Ó Sr. Primeiro-Ministro, foi o PCP que inventou que aqui, nesta tribuna, o Primeiro-Ministro disse que os cortes nas pensões, as taxas aplicadas às reformas e pensões eram temporárias? Fomos nós que inventámos isto? Então, os senhores não preveem transformar aquilo que, por exemplo, era contribuição extraordinária em contribuição ordinária e permanente? Não foi o Sr. Primeiro-Ministro que disse que não iria haver mais aumento de impostos, que não iria haver mais cortes nos salários? E, no entanto, aqui está: o aumento do IVA, o aumento da taxa social única e a novidade de hoje em relação à contratação coletiva. No mesmo dia em que diz que não vai cortar nos salários dos trabalhadores, o Governo apresenta uma proposta de liquidação da contratação coletiva em que, no essencial, os rendimentos, os direitos e as regalias que ali estão acordados, negociados entre as partes, vão caducar, ou seja, os trabalhadores vão ver mais um golpe nos seus rendimentos.

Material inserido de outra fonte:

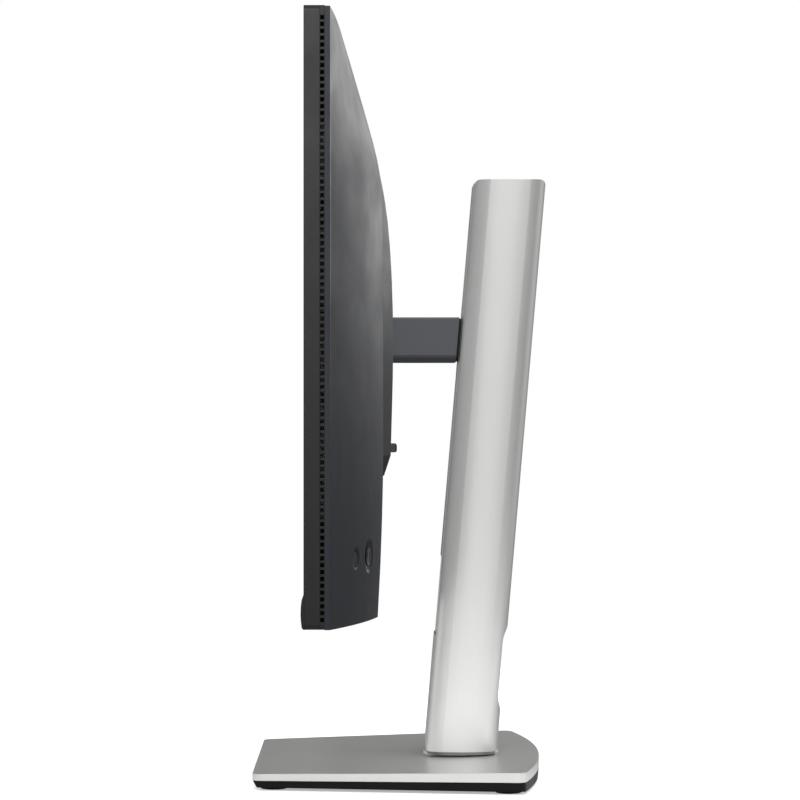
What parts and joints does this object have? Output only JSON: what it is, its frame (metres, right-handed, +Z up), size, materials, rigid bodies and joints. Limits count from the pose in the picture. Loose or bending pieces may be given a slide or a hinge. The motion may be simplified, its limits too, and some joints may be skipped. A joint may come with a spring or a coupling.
{
  "type": "computer monitor",
  "caption": "Flat-panel desktop monitor on a leaning column stand with a wedge-shaped base; it slides up and down, tilts, swivels and turns.",
  "frame": {"origin": "on the desk, on the swivel axis under the column", "axes": "+X to the viewer's right when facing the screen, +Y towards the back, +Z up; the screen faces -Y"},
  "size_m": [0.6112, 0.1904, 0.4737],
  "materials": {
    "silver_metal": "satin",
    "silver_plate": "satin",
    "trim_grey": "satin",
    "tray_black": "matte",
    "foot_rubber": "matte",
    "screw_steel": "satin",
    "slide_plastic": "satin",
    "cast_metal": "matte",
    "spring_steel": "satin",
    "arm_plastic": "matte",
    "arm_dark": "matte",
    "gasket_rubber": "matte",
    "cover_plastic": "textured matte",
    "frame_plastic": "textured matte",
    "bezel_plastic": "satin",
    "band_plastic": "matte",
    "head_metal": "satin",
    "screen_glass": "anti-glare",
    "film_white": "matte",
    "guide_acrylic": "polished",
    "sheet_steel": "galvanised",
    "board_green": "solder mask",
    "connector_metal": "plated",
    "inlet_black": "satin",
    "button_black": "satin",
    "nut_brass": "satin"
  },
  "bodies": {
    "base": {"base_plate": "silver_plate", "base_tray": "tray_black", "base_feet": "foot_rubber", "tray_screws": "screw_steel", "swivel_washer": "slide_plastic"},
    "column": {"column_shell": "silver_metal", "column_cap": "silver_metal", "column_foot": "cast_metal", "lock_disc": "screw_steel", "slider_trim": "trim_grey", "lower_trim": "trim_grey", "cable_duct": "arm_dark", "guide_rods": "screw_steel", "rod_brackets": "sheet_steel"},
    "stand_screw": {"stand_screw": "screw_steel"},
    "screw_ring": {"screw_ring": "screw_steel"},
    "carriage": {"carriage": "cast_metal", "glide_bushes": "slide_plastic", "arm_core": "cast_metal", "arm_cover": "arm_plastic", "arm_underside": "arm_dark", "arm_gasket": "gasket_rubber", "tilt_pin": "screw_steel", "friction_washers": "spring_steel"},
    "spring_drum": {"spring_drum": "slide_plastic", "spring_coil": "spring_steel"},
    "tilt_head": {"tilt_yoke": "sheet_steel", "pivot_shaft": "screw_steel", "pivot_washers": "slide_plastic", "pivot_nut": "screw_steel"},
    "display": {"head_plate": "head_metal", "vesa_bracket": "sheet_steel", "vesa_nuts": "nut_brass", "front_frame": "frame_plastic", "bottom_bezel": "bezel_plastic", "vent_band": "band_plastic", "rear_cover": "cover_plastic", "lcd_glass": "screen_glass", "optical_films": "film_white", "light_guide": "guide_acrylic", "reflector_sheet": "film_white", "led_bar": "board_green", "module_pan": "sheet_steel", "main_chassis": "sheet_steel", "chassis_screws": "screw_steel", "main_board": "board_green", "port_block": "connector_metal", "power_board": "board_green", "power_inlet": "inlet_black", "control_board": "board_green"},
    "release_button": {"release_button": "button_black"},
    "release_latch": {"release_latch": "sheet_steel"},
    "power_button": {"power_button": "button_black"},
    "stick_plunger": {"stick_plunger": "inlet_black"},
    "stick_gimbal": {"stick_gimbal": "screw_steel"},
    "stick_cap": {"stick_cap": "button_black"}
  },
  "joints": [
    {"name": "base_swivel", "type": "hinge", "parent": "base", "child": "column", "pos_m": [0, 0, 0], "axis": [0, 0, 1], "range_deg": [-45, 45]},
    {"name": "stand_screw_turn", "type": "hinge", "parent": "column", "child": "stand_screw", "pos_m": [0, 0, 0], "axis": [0, 0, 1], "continuous": true},
    {"name": "screw_ring_fold", "type": "hinge", "parent": "stand_screw", "child": "screw_ring", "pos_m": [0, 0.007, 0.0025], "axis": [1, 0, 0], "range_deg": [0, 90]},
    {"name": "height_slide", "type": "slide", "parent": "column", "child": "carriage", "axis": [0, 0.0856, 0.9963], "range_m": [-0.089, 0.061]},
    {"name": "spring_drum_turn", "type": "hinge", "parent": "carriage", "child": "spring_drum", "pos_m": [0, 0.0256, 0.26767], "axis": [1, 0, 0], "range_deg": [-360, 250]},
    {"name": "display_tilt", "type": "hinge", "parent": "carriage", "child": "tilt_head", "pos_m": [0, -0.056, 0.2876], "axis": [-1, 0, 0], "range_deg": [-5, 21]},
    {"name": "display_pivot", "type": "hinge", "parent": "tilt_head", "child": "display", "pos_m": [0, -0.066, 0.2876], "axis": [0, 1, 0], "range_deg": [-4, 25]},
    {"name": "release_press", "type": "slide", "parent": "display", "child": "release_button", "axis": [0, -1, 0], "range_m": [0, 0.0025], "stiffness_N_per_m": 400},
    {"name": "latch_draw", "type": "slide", "parent": "display", "child": "release_latch", "axis": [0, 0, -1], "range_m": [0, 0.0025]},
    {"name": "power_press", "type": "slide", "parent": "display", "child": "power_button", "axis": [-0.2822, -0.9594, 0], "range_m": [0, 0.0008], "stiffness_N_per_m": 600},
    {"name": "stick_press", "type": "slide", "parent": "display", "child": "stick_plunger", "axis": [-0.2252, -0.9743, 0], "range_m": [0, 0.0005], "stiffness_N_per_m": 600},
    {"name": "stick_rock_side", "type": "hinge", "parent": "stick_plunger", "child": "stick_gimbal", "pos_m": [0.23383, -0.06502, 0.1555], "axis": [0, 0, 1], "range_deg": [-6, 6], "stiffness_Nm_per_rad": 0.01},
    {"name": "stick_rock_up", "type": "hinge", "parent": "stick_gimbal", "child": "stick_cap", "pos_m": [0.23383, -0.06502, 0.1555], "axis": [0.9743, -0.2252, 0], "range_deg": [-6, 6], "stiffness_Nm_per_rad": 0.01}
  ],
  "couplings": [
    {"joint": "spring_drum_turn", "follows": "height_slide", "rad_per_m": 69.93},
    {"joint": "latch_draw", "follows": "release_press", "ratio": 1}
  ]
}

Explique lá como é que isso é possível, Sr. Primeiro-Ministro! Ou então, afinal, confirma-se que este Governo diz uma coisa hoje e diz outra amanhã.
É um Governo que não merece, de facto, a confiança dos portugueses.
(…)
Sr. Presidente,
Vou ser muito rápido, Sr. Presidente.
Com franqueza, Sr. Primeiro-Ministro! Então, estão a defender a caducidade dos contratos coletivos e todo o acervo de direitos que essa contratação comporta e diz-nos agora que vem dinamizar?! Não se pode dinamizar um morto, Sr. Primeiro-Ministro!
Nesse sentido, este ataque à contratação coletiva vai verificar-se claramente, mas esperemos que os trabalhadores impeçam a sua concretização.
Queria deixar-lhe uma preocupação. Veio aqui anunciar o fim da presença da troica, o fim do Memorando de Entendimento. Pois decidiram, tendo em conta as eleições no dia 25 de maio, que essa troica, que vai estar em julgamento no dia 25 de maio através do voto dos portugueses, venha a Portugal, curiosamente só nesse dia, fazer uma conferência que, inevitavelmente, significará pressão e cuja presença, por si só, já demonstra alguma arrogância.
Vejo a sua cara de espanto, Sr. Primeiro-Ministro. Acha isto natural? Acha natural que essas instituições venham, como juízes em causa própria, tentar influenciar o resultado eleitoral? Como Primeiro-Ministro deveria esclarecer e clarificar esta situação.
Por último, Sr. Primeiro-Ministro, devo dizer-lhe que continuo com esta sensação tremenda de que continua a fazer operações de contabilidade, sempre escamoteando e desprezando a realidade. Só que essa realidade, um dia, há de sobrepor-se e pode ser que este Governo, no dia 25 de maio, sofra mais um abalo profundo. Não faça contas até 2015 ou até 2020, pois pode ser que o povo português lhe troque as voltas.